I think you are already doing this, but try to determine the origin of all holes and cracks. There could be a rub from a problem elsewhere that will return if you dont address it now.
That band across your ceiling looks like something added post factory. They may have been trying to fix a sag. Lots of these little guys sag and that in its self can cause lots of mysteries. Maybe you could determine if there is a problem with sag by measuring floor to ceiling in several places. I see that you have ceiling supports in place, if you put them at the height of the existing ceiling you may still be able to determine. If not possible now, when you reassemble be aware. when we reassembled we fiberglassed wood cleats to reattach our cabinets and closest. We also added some additional supports (in a decorative manner). I think this helped reinforce our structural integrity.

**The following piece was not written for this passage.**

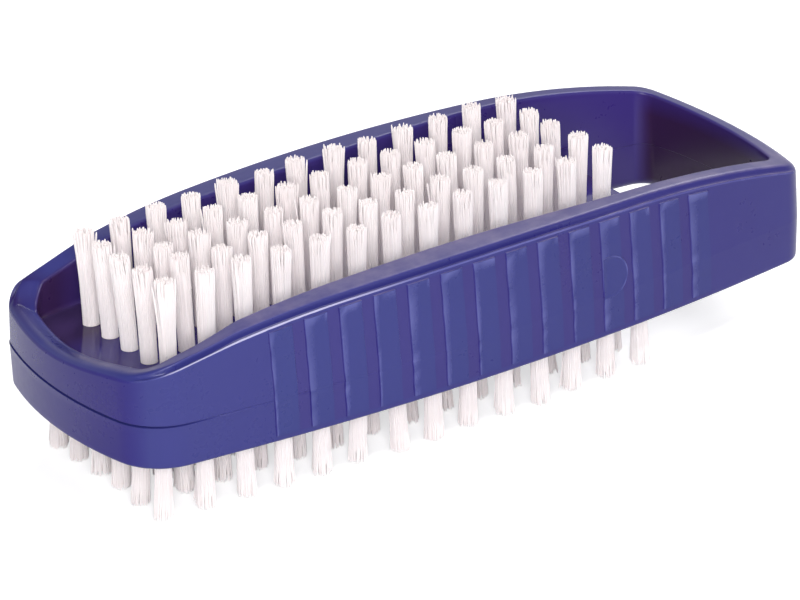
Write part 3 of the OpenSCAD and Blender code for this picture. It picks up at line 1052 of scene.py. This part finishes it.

I too wanted to close up every single hole that could possibly leak. And we did! We had to make fresh holes for electrical
and ceiling venting. We used a 3M heavy duty double sided tape it to install the awning
track, the drip guards, and our outside door swing stopper, not sure what it's called. They are still working great with no sign of failure, and I put a lot of tension on that awning
Try not to sand silicone. Remove as much as you can with a blade. Then wash with denatured alcohol keeping the rubbing place as small as possible, before you sand. Nothing sticks to silicone. I think Donna told me that.
Prep every surface properly. Follow directions on product, no shortcuts. Preparation is key for materials to function at their best.
Be safe...eye protection, skin protection, lung protection, ear protection.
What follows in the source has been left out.